Week of Movies: 4 & 3

Thursday 23 November (2006)

Yesterday took us to the half way point in the list, bringing two more awesome films. I know what you’re thinking: ‘Stan, how can this get any better?’ Well, kids, there’s four more to go, so hold on tight and prepare yourselves for movies four and three:

5. Goodfellas (1990)
6. Fear and Loathing in Las Vegas (1998)
7. Scarface (1983)
8. Dr. Strangelove (Or How I Learned To Stop Worrying And Love The Bomb) (1964)
9. The Maltese Falcon (1941)
10. Vertigo (1958)

My 4th Favourite Moviedie hard (1988)

It really bugs me when people say that Die Hard is ‘just another action movie’ – it’s not. It invented most of the conventions associated with the modern action movie, and it’s a lot more clever than people give it credit for. But I’m getting ahead of myself…

Bruce Willis is on fine form as New York cop John McClane, who goes to LA to visit his estranged wife and kids for Christmas. It’s Christmas Eve and he’s relaxing in the Nakatomi Plaza building, where his wife (Bonnie Bedilia) works, when out of nowhere the staff are taken hostage by a gang of terrorists, led by the charismatic Hans Gruber (Alan Rickman, in a movie-breakout role.) McClane evades capture, and then begins systematically taking down the bad guys in order to save his wife. Gruber, meanwhile, has a much more elaborate plan in mind, and as the police and then the FBI and news media gather outside the building, things start getting more complicated.

Okay, so on a pure enjoyment level Die Hard is perfect – the action scenes are fantastic, and the characters are sketched to perfection. McClane is the reluctant, tough-guy hero, who’s just in the wrong place at the wrong time. Gruber is the cold-blooded and methodical bad guy who will stop at nothing to make sure his plan succeeds. Together they represent good and bad so clearly that you respect them both equally – whilst all the while knowing who to root for.

But let’s go deeper. Every single tiny detail in Die Hard serves a purpose, and everything the characters do has a very clear and believable motive. There are no scenes where you say to yourself; ‘Hmmm, that doesn’t make much sense…’ and the end result of this is that the film fits together like a jigsaw – every piece has a place, and then when you take a step back and look at the whole, it fits together perfectly.

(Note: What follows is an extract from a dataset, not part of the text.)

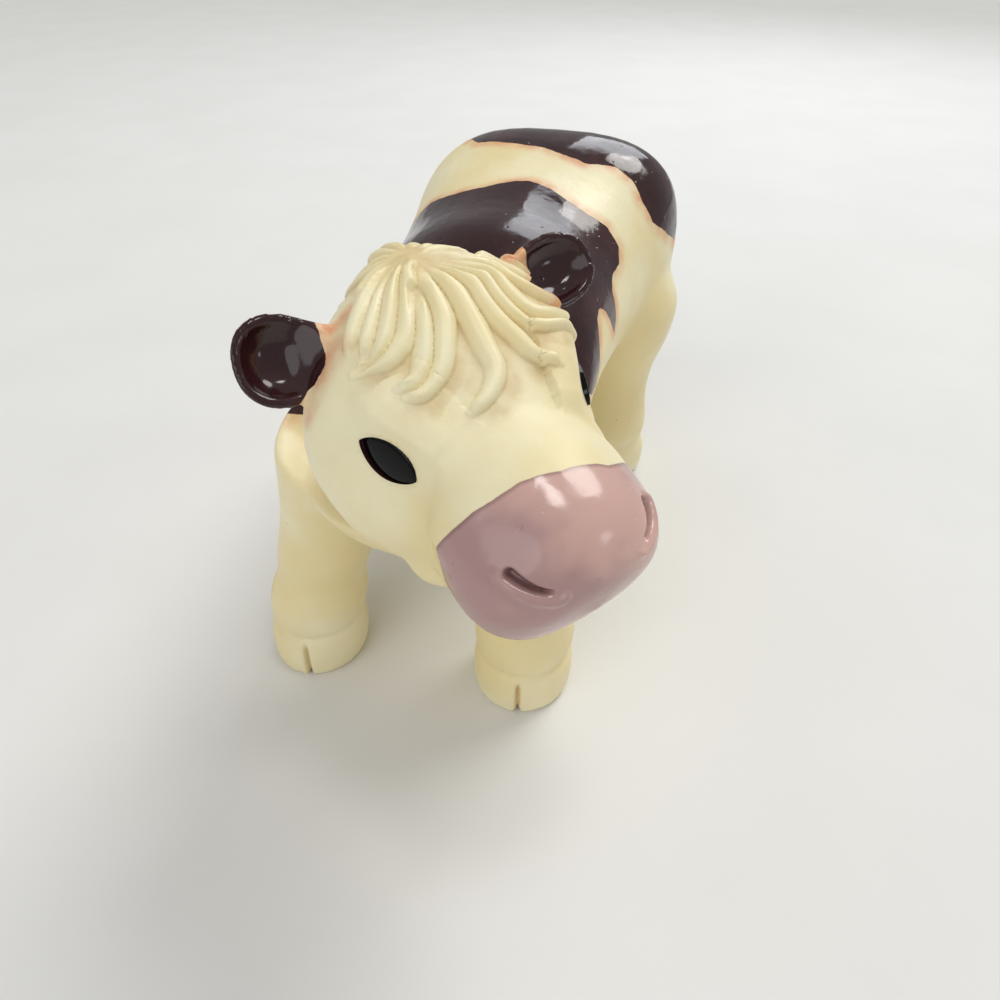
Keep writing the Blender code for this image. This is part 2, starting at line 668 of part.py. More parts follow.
def neck_plug(materials, parent, collection):
    """The spool, turned about the neck's axis."""
    stem = PLUG_HOLE_RADIUS - FIT_GAP
    low = -NECK_DECK - FIT_GAP
    high = NECK_DECK + 2 * FIT_GAP
    rim = PLUG_FLANGE_RADIUS - PLUG_CHAMFER
    profile = [
        (PLUG_BORE_RADIUS, high + PLUG_FLANGE_HEIGHT),
        (rim, high + PLUG_FLANGE_HEIGHT),
        (PLUG_FLANGE_RADIUS, high + PLUG_FLANGE_HEIGHT - PLUG_CHAMFER),
        (PLUG_FLANGE_RADIUS, high),
        (stem, high),
        (stem, low),
        (PLUG_FLANGE_RADIUS, low),
        (PLUG_FLANGE_RADIUS, low - PLUG_FLANGE_HEIGHT + PLUG_CHAMFER),
        (rim, low - PLUG_FLANGE_HEIGHT),
        (PLUG_BORE_RADIUS, low - PLUG_FLANGE_HEIGHT),
    ]
    bm = bmesh.new()
    corners = [bm.verts.new((radius, 0, level)) for radius, level in profile]
    for first, second in zip(corners, corners[1:] + corners[:1]):
        bm.edges.new((first, second))
    made = keep("neck_plug", bm, materials, parent, collection)
    turned = made.modifiers.new("turned", "SCREW")
    turned.steps = PLUG_STEPS
    turned.render_steps = PLUG_STEPS
    return made


def tail_root():
    """Where the tail leaves the croup, and the way its root points."""
    lift = math.radians(TAIL_LIFT)
    return torso_point(TAIL_ROOT_ALONG_SHARE, 90), Vector((0, math.cos(lift), math.sin(lift)))


def tail(materials, parent, collection):
    """A tapered tube with a tuft, from inside the croup down behind the rump."""
    point, way = tail_root()
    start = point + way * TAIL_RADIUS / 2
    route = [(point - way * TAIL_ROOT_LENGTH, 1.0), (start, 1.0)]
    for reach, drop, thickness in between(TAIL_SHARES, 2):
        place = start + Vector((0, reach * TAIL_REACH, -drop * TAIL_DROP))
        route.append((place, thickness))
    curve = bpy.data.curves.new("tail_route", "CURVE")
    curve.dimensions = "3D"
    curve.bevel_depth = TAIL_RADIUS
    curve.bevel_resolution = TAIL_SIDES_RESOLUTION
    curve.use_fill_caps = True
    spline = curve.splines.new("POLY")
    spline.points.add(len(route) - 1)
    for target, (place, thickness) in zip(spline.points, route):
        target.co = (*place, 1.0)
        target.radius = thickness
    made = bpy.data.objects.new("tail", curve)
    collection.objects.link(made)
    return as_mesh(made, materials, parent, collection)


def body_shell(materials, figure, seat, parts, tools):
    """The hollow body: barrel, legs and neck stump joined, then cored, pierced and cleft."""
    body = skin("body_shell", torso_rings(0), materials, figure, parts)
    legs = [skin(f"{name}_leg", leg_rings(name, 0), materials, figure, tools) for name in LEG_PLACE_SHARES]
    for leg in legs:
        combine(body, leg, "UNION")
    combine(body, jaw_room("jaw_room", 0, materials, seat, tools), "DIFFERENCE")
    combine(body, skin("neck_stump", neck_rings(0, 0), materials, seat, tools), "UNION")

    core = skin("body_core", torso_rings(WALL), materials, figure, tools)
    for name in LEG_PLACE_SHARES:
        combine(core, skin(f"{name}_core", leg_rings(name, WALL), materials, figure, tools), "UNION")
    combine(core, jaw_room("jaw_room_wall", WALL, materials, seat, tools), "DIFFERENCE")
    combine(core, skin("neck_core", neck_rings(WALL, -NECK_DECK), materials, seat, tools), "UNION")
    combine(body, core, "DIFFERENCE")

    low = -NECK_DECK - CUT_OVERRUN
    hole = cylinder("plug_hole", PLUG_HOLE_RADIUS, low, CUT_OVERRUN, materials, seat, tools)
    combine(body, hole, "DIFFERENCE")
    point, way = tail_root()
    place = Matrix.Translation(point) @ way.to_track_quat("Z", "Y").to_matrix().to_4x4()
    reach = TAIL_RADIUS + FIT_GAP
    length = TAIL_ROOT_LENGTH + CUT_OVERRUN
    socket = cylinder("tail_hole", reach, -length, length, materials, figure, tools, place)
    combine(body, socket, "DIFFERENCE")
    for name in LEG_PLACE_SHARES:
        combine(body, hoof_cleft(name, materials, figure, tools), "DIFFERENCE")
    return body


def head_shell(materials, pivot, frame, parts, tools):
    """The hollow head: skull, muzzle, jaw, collar and forelock joined, then cored and given its sockets."""
    head = skin("head_shell", head_rings(SKULL_SHARES, 0), materials, frame, parts)
    muzzle = skin("muzzle", head_rings(MUZZLE_SHARES, 0), materials, frame, tools)
    for form in (head, muzzle):
        paint(form, 1, lambda centre: centre.y < head_fore(PAINTED_NOSE_SHARE))
    combine(head, muzzle, "UNION")
    combine(head, skin("lower_jaw", head_rings(JAW_SHARES, 0), materials, frame, tools), "UNION")
    combine(head, skin("neck_collar", collar_rings(0), materials, pivot, tools), "UNION")
    for side in ("left", "right"):
        combine(head, ear(side, materials, frame, tools), "UNION")
    for index in range(len(LOCK_SHARES)):
        combine(head, lock(index, materials, frame, tools), "UNION")
    chin = cylinder("chin_room", CHIN_ROOM_RADIUS, -CHIN_ROOM_DEPTH, FIT_GAP, materials, pivot, tools)
    combine(head, chin, "DIFFERENCE")

    core = skin("head_core", head_rings(SKULL_SHARES, WALL), materials, frame, tools)
    combine(core, skin("muzzle_core", head_rings(MUZZLE_SHARES, WALL), materials, frame, tools), "UNION")
    combine(core, skin("collar_core", collar_rings(WALL), materials, pivot, tools), "UNION")
    deck = FIT_GAP + NECK_DECK
    reach = CHIN_ROOM_RADIUS + WALL
    room = cylinder("head_deck_room", reach, -CHIN_ROOM_DEPTH - WALL, deck, materials, pivot, tools)
    combine(core, room, "DIFFERENCE")
    combine(head, core, "DIFFERENCE")

    top = deck + CUT_OVERRUN
    hole = cylinder("collar_hole", PLUG_HOLE_RADIUS, -CUT_OVERRUN, top, materials, pivot, tools)
    combine(head, hole, "DIFFERENCE")
    for side in ("left", "right"):
        combine(head, eye_socket(side, materials, frame, tools), "DIFFERENCE")
        combine(head, nostril(side, materials, frame, tools), "DIFFERENCE")
    return head


def centre_on_origin(figure, parts):
    """Moves the whole figure so that the middle of its bounding box stands on the origin."""
    bpy.context.view_layer.update()
    graph = bpy.context.evaluated_depsgraph_get()
    corners = []
    for made in parts.objects:
        if made.type == "MESH":
            shaped = made.evaluated_get(graph)
            corners += [shaped.matrix_world @ vertex.co for vertex in shaped.data.vertices]
    sides = np.array(corners)
    middle = (sides.min(axis=0) + sides.max(axis=0)) / 2
    figure.location = (-middle[0], -middle[1], 0)


def main():
    for old in list(bpy.data.objects):
        bpy.data.objects.remove(old, do_unlink=True)
    parts = bpy.data.collections.new("toy calf")
    tools = bpy.data.collections.new("forms and cutters")
    bpy.context.scene.collection.children.link(parts)
    bpy.context.scene.collection.children.link(tools)

    cream = finish("cream vinyl", CREAM, 0.38)
    brown = finish("dark brown paint", BROWN, 0.2)
    pink = finish("pink paint", PINK, 0.3)
    black = finish("black gloss plastic", BLACK, 0.08)
    white = finish("hard white plastic", HARD_WHITE, 0.45)

    figure = empty("figure", None, parts)
    seat_turn = Matrix.Rotation(math.radians(NECK_TILT), 3, "X")
    seat = empty("neck_seat", figure, parts, (NECK_SIDE, -NECK_FORE, NECK_LEVEL), seat_turn)
    pivot = empty("neck_pivot", seat, parts, turn=Matrix.Rotation(math.radians(HEAD_TURN), 3, "Z"))
    pitch = Matrix.Rotation(math.radians(HEAD_PITCH - NECK_TILT), 3, "X")
    frame = empty("head_frame", pivot, parts, turn=pitch)

    body_shell((cream,), figure, seat, parts, tools)
    head_shell((cream, pink, brown), pivot, frame, parts, tools)
    neck_plug((white,), pivot, parts)
    for side in ("left", "right"):
        eye = skin(f"eye_{side}", eye_rings(), (black,), frame, parts)
        eye.matrix_local = eye_place(side)
    tail((cream,), figure, parts)
    centre_on_origin(figure, parts)


if __name__ == "__main__":
    main()
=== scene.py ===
"""Looks of a hollow vinyl toy calf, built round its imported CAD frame.

The calf faces -Y, its own left side is +X and its hooves stand on z = 0. Every form is measured in millimetres in
the modelling frame, whose origin the neck joint's place gives, and ends in the row frame in metres.
"""

import json
import logging
import math
from collections.abc import Callable, Sequence
from dataclasses import dataclass, field
from enum import Enum

import bpy
import numpy as np
from mathutils import Matrix, Vector
from mathutils.bvhtree import BVHTree

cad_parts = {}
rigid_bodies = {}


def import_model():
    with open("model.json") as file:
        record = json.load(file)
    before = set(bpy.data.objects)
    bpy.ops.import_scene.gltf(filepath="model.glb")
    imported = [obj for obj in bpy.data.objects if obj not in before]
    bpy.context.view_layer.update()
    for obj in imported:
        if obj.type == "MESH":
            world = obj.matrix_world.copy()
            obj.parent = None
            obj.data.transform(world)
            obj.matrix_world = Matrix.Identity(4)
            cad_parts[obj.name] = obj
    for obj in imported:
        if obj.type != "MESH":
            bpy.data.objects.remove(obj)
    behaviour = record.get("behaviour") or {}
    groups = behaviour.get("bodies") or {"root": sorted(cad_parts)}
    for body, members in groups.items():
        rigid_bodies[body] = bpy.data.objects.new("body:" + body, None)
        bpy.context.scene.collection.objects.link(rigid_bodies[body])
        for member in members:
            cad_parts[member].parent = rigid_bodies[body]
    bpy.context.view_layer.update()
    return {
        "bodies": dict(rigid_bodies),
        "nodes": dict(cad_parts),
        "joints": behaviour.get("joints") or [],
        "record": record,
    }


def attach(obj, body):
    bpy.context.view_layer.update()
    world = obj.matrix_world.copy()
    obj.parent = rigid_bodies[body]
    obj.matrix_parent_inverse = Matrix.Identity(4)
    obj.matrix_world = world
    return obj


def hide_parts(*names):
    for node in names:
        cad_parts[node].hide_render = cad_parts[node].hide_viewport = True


LOG = logging.getLogger("toy_calf")
MM = 0.001
# A mark's value well outside any painted patch, in millimetres
FAR = -20.0
# Points round an eye and its socket
EYE_RING = 64
Rows = Sequence[Sequence[float]]
Points = Sequence[Sequence[float]]


class Side(Enum):
    """A side of the calf, with the sign of its own X."""

    LEFT = 1
    RIGHT = -1


class Mark(Enum):
    """A value held at every point of a painted piece, or at every face for its sockets, which its material reads; the
    socket mark paints the sockets' walls dark as painted shade.
    """

    PATCH = "patch"
    NOSE = "nose"
    BLUSH = "blush"
    # Darkening of hollows, creases, nostrils, hoof clefts and socket rims: partly grime, partly painted shade
    GRIME_AND_SHADE = "grime_and_shade"
    STAIN = "stain"
    # Socket walls painted dark brown: painted shade in the eye's recess
    SOCKET = "socket"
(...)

John McTiernan’s direction is simply superb, and the cinematography and score are equally good. God, this film is absolutely fantastic – every time you watch it you see something you didn’t see before, and it always adds to your appreciation. If only all ‘mindless’ action movies were this well thought out… Oh well.

Die Hard is undisputably the greatest action movie of all time – it’s clever, intelligent, funny, dramatic and most of all, incredibly entertaining. Go and watch it again right now and just see how well crafted it is. I love it.


My 3rd Favourite Movieapocalypse now (1979)

When I first watched Apocalypse Now, to be honest, I was bored. It was too long, and too little happened in it to make that time worthwhile. I thought it was overrated. It took a few re-watchings of the ‘Redux’ DVD to realise just how phenomenally good it actually is.

Martin Sheen plays Captain Willard, a soldier who has been so dehumanised by his experiences that he spends his time drinking himself into a stupour, waiting for the next assignment. His oppourtunity comes soon enough, as he is tasked with sailing up-river to take out one Colonel Kurtz (Marlon Brando) – a military officer who has gone insane and is living as a warlord. The mission is very much top-secret, but as Willard travels through the madness of wartorn Vietnam reading Kurtz’s dossier, he begins to think that maybe Kurtz isn’t insane after all…

Everything, everything about this film is so incredibly well stylised; it’s a joy to watch. Even the opening credits will blow you away, as the helicopters rain napalm over a serene jungle to the sound of The Doors (The End.) In fact The Doors feature heavily in the soundtrack, which is one reason to love the movie on its own. As the story progresses, the narrative becomes more fractured and hallucinatory even, and the concept of ‘war is hell’ has never been so prevalent as in this movie.

It’s ostensibly based on Conrad’s Heart of Darkness and it’s a great source for inspiration. Transposed to Vietnam, the soldiers in this film are a strange mix – one of them drops acid before going into combat; another sends his men out surfing in the midst of a battle. It shows both sides of the Vietnam war – the sense of disorder, and an almost party atmosphere juxtaposed with the horror of the conflict.

It’s easily the greatest war movie of all time, and it’s a true cinematic tour-de-force – this is what movies were made for. Absolutely brilliant.